Signed-off-by: Nicolas Frattaroli <nicolas.frattaroli@collabora.com>
Hi Nicolas,
Hi William,
Would you help me understand the computations in this driver?

If I understand the purpose of this driver correctly, it's meant to
compute the period and duty cycle of a PWM signal. What do LPC and HPC
represent? I'm guessing they are the low period count (LPC) and the high
period count (HPC). So then you calculate the total period by adding
LPC and HPC, whereas the duty cycle derives from HPC.

Am I understanding the algorithm correctly? What are the units of HPC
and LPC; are they ticks from the core clock? Are PWMV4_INT_LPC and
PWM4_INT_HPC the change-of-state interrupts for LPC and HPC
respectively?
HPC = High Polarity Cycles, LPC = Low Polarity Cycles. They are counted
based on the pwm clock that the hardware runs at. PWMV4_INT_LPC and
PWMV4_INT_HPC are one-bit flags that are raised in the interrupt register
of this hardware when the interrupt is fired, to signal that LPC or HPC
changed state.

Your understanding of the algorithm appears to be correct, from my memory
of when I wrote the code. The 4 captures left logic is because the
hardware needs 4 level transitions before it can provide a useful
number for those two counts; thinking about it more now, I'm surprised it
can't do it in 3, so I'll need to double-check that next time I work on
this.

As an aside note, Rockchip has recently published the RK3506 Technical
Reference Manual, and the RK3506 SoC uses the same PWM IP as the RK3576
for which this driver is for. You can find it here in Chapter 31:

https://opensource.rock-chips.com/images/3/36/Rockchip_RK3506_TRM_Part_1_V1.2-20250811.pdf

This driver specifically implements "31.3.1 Capture Mode", later down
the line I may want to add "31.3.4 Clock Counter", "31.3.5 Clock
Frequency Meter" and "31.3.6 Biphasic Counter" but I lack a proper
signal generator so didn't want to bite off more than I could test.
The Counter subsystem can be used to derive the period and duty cycle of
a signal, but I believe there's a more idiomatic way to implement this.
Existing counter drivers such as microchip-tcb-capture achieve this by
leveraging Counter events exposed via the Counter chrdev interface.

The basic idea would be:
    * Expose LPC and HPC as count0 and count1;
    * Push the PWMV4_INT_LPC and PWMV4_INT_HPC interrupts as
      COUNTER_EVENT_CHANGE_OF_STATE events on channel 0 and channel 1
      respectively;
    * Register Counter watches in userspace to capture LPC and HPC on
      each interrupt;

The Counter chrdev interface records a timestamp in nanoseconds with
each event capture.
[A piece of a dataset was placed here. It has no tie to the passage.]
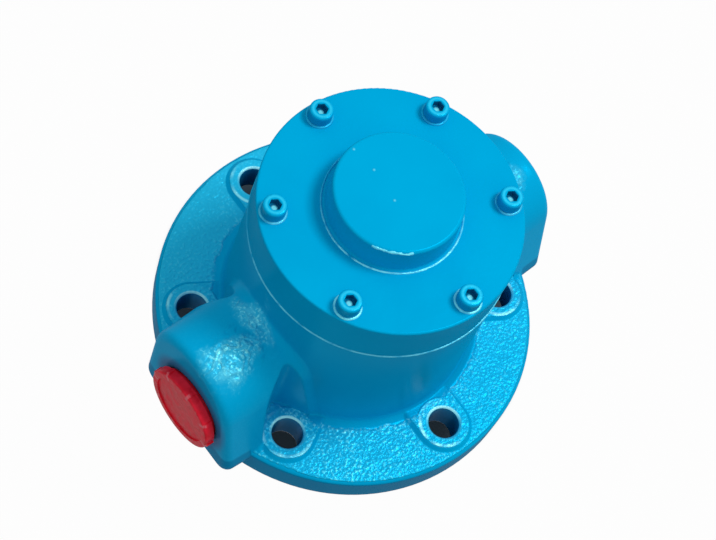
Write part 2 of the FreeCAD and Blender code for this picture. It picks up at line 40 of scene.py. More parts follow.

So to compute period and duty cycle, you would
subtract the difference between two HPC/LPC captures; the difference in
the timestamps gives you the elapsed time between the two captures in
nanoseconds.

Would that design work for your use case?
Basically, any design would work for me. I've only implemented the
counter driver to make sure the PWM reading part of the hardware works,
and Uwe advised me that new PWM drivers should use the counter
subsystem as opposed to implementing the PWM capture operation.
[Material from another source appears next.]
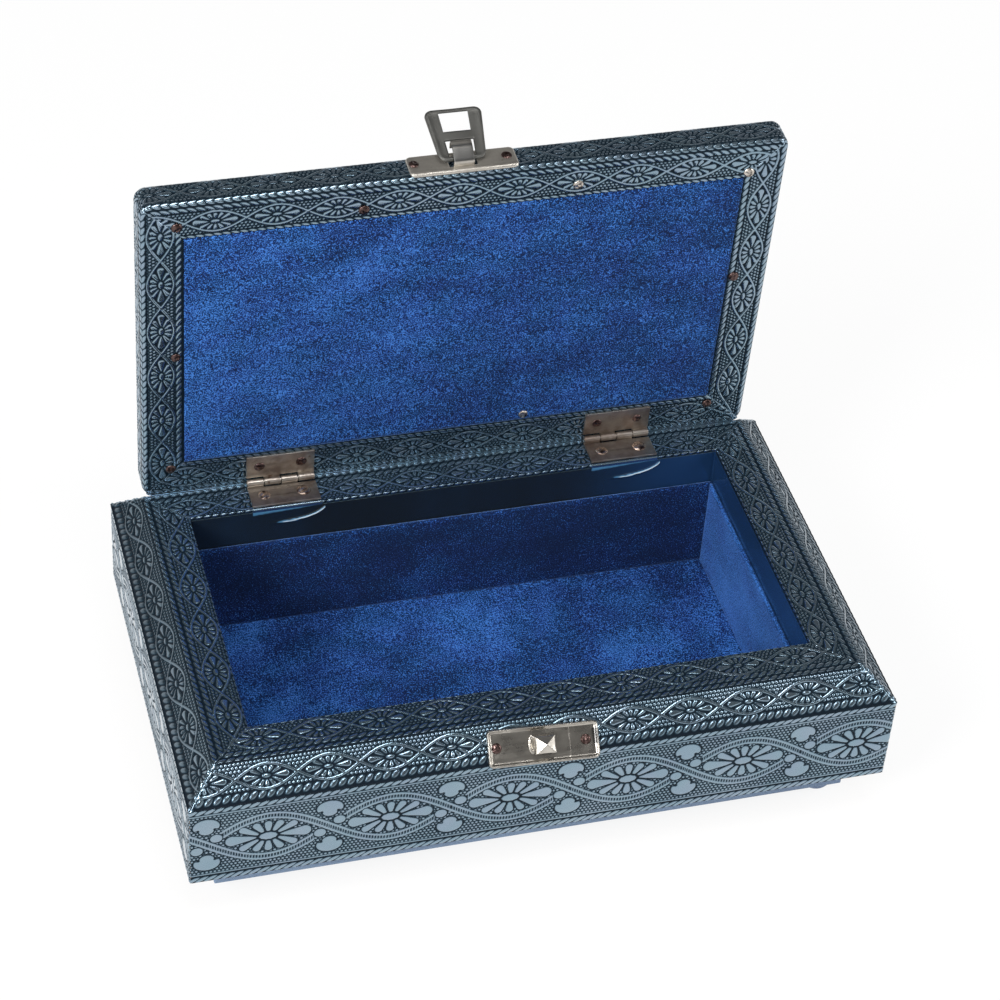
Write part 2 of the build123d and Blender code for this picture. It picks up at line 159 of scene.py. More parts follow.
lipLook = {"dark": (0.0090, 0.0125, 0.0145), "light": (0.0100, 0.019, 0.032), "blue": (0.0120, 0.040, 0.105),
           "band": (0.075, 0.22, 0.38), "crease": (0.62, 0.72, 0.80), "roughness": 0.16,
           "streakScale": (38.0, 38.0, 6.0), "scuffScale": 700.0, "lightAt": (0.4, 0.8), "blueAt": (0.03, 0.075),
           "bandAt": (0.95, 1.3), "creaseHighlightAt": (1.12, 1.35)}


def lipFinish():
    # smooth lacquered band with upright streaks where the sheet was drawn over the arris, bluer toward the right
    # (blueAt is metres along x); relief near 1 is rubbed to a blue band, and above it the crease gets a painted
    # highlight, near white
    f, look = Finish("smooth lacquered band"), lipLook
    place, relief = f.place(), f.attribute("relief")
    streak = f.noise(f.stretched(place, *look["streakScale"]), 1.0, 2.0)
    scuff = f.noise(place, look["scuffScale"], 3.0, 0.6)
    colour = f.mix(f.between(streak, *look["lightAt"]), look["dark"], look["light"])
    colour = f.mix(f.between(f.split(place, 0), *look["blueAt"]), colour, look["blue"])
    colour = f.mix(f.between(relief + (streak + scuff) * 0.25, *look["bandAt"]), colour, look["band"])
    colour = f.mix(f.between(relief + scuff * 0.1, *look["creaseHighlightAt"]), colour, look["crease"])
    return f.surface({"Base Color": colour, "Metallic": 0.2, "Roughness": look["roughness"] + scuff * 0.12,
                      "Coat Weight": 0.25, "Coat Roughness": 0.08, "Normal": f.bump(streak, 0.0004, 0.35)})


velvetLook = {"deep": (0.0030, 0.0095, 0.040), "base": (0.0075, 0.053, 0.195), "violet": (0.0120, 0.045, 0.215),
              "bright": (0.050, 0.175, 0.52), "sheen": (0.20, 0.38, 0.85), "brushedScale": 42.0,
              "tuftScale": 2500.0, "clumpScale": 900.0, "hueScale": 95.0, "brushed": 1.4, "tuft": 5.2, "clump": 0.7,
              "level": 0.47, "violetAt": (0.35, 0.65), "baseAt": (0.05, 0.6), "brightAt": (0.55, 1.0)}


def velvetFinish(name, paintedLight, cloud, paintedFalloff=0.0):
    # short pile: fine specks of lit and shaded tufts over broad brushed patches; the level given for each velvet is
    # painted light above 0 and painted shade below it, and painted shade deepens by the falloff for each metre of x, so
    # lean carries pile and painted light together
    f, look = Finish(name), velvetLook
    place = f.place()
    brushed = f.noise(f.stretched(place, 1.0, 1.0, 1.5), look["brushedScale"], 4.0, 0.62)
    tuft = f.noise(place, look["tuftScale"], 2.0, 0.7)
    clump = f.noise(place, look["clumpScale"], 2.0, 0.6)
    lean = f.clamp((brushed - 0.5) * cloud * look["brushed"] + (tuft - 0.5) * look["tuft"]
                   + (clump - 0.5) * look["clump"] + look["level"] + paintedLight - f.split(place, 0) * paintedFalloff)
    hue = f.between(f.noise(place, look["hueScale"], 2.0), *look["violetAt"])
    colour = f.mix(f.between(lean, *look["baseAt"]), look["deep"], f.mix(hue, look["base"], look["violet"]))
    colour = f.mix(f.between(lean, *look["brightAt"]), colour, look["bright"])
    return f.surface({"Base Color": colour, "Roughness": 0.95, "Specular IOR Level": 0.12,
                      "Sheen Weight": 0.55, "Sheen Roughness": 0.35, "Sheen Tint": (*look["sheen"], 1.0),
                      "Normal": f.bump(tuft + clump * 0.5, 0.00018, 0.7)})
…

So I think your design makes more sense; any user of this driver would
likely want it to work like the other counter drivers, and exposing
LPC and HPC directly would also let me get rid of the quirky "is the
PWM actually off now" logic.

I'll do this when I get the chance to work on this patch series again,
as it needs a rewrite anyway to plug it into the MFD subsystem.
William Breathitt Gray
Thank you for your review and suggestions!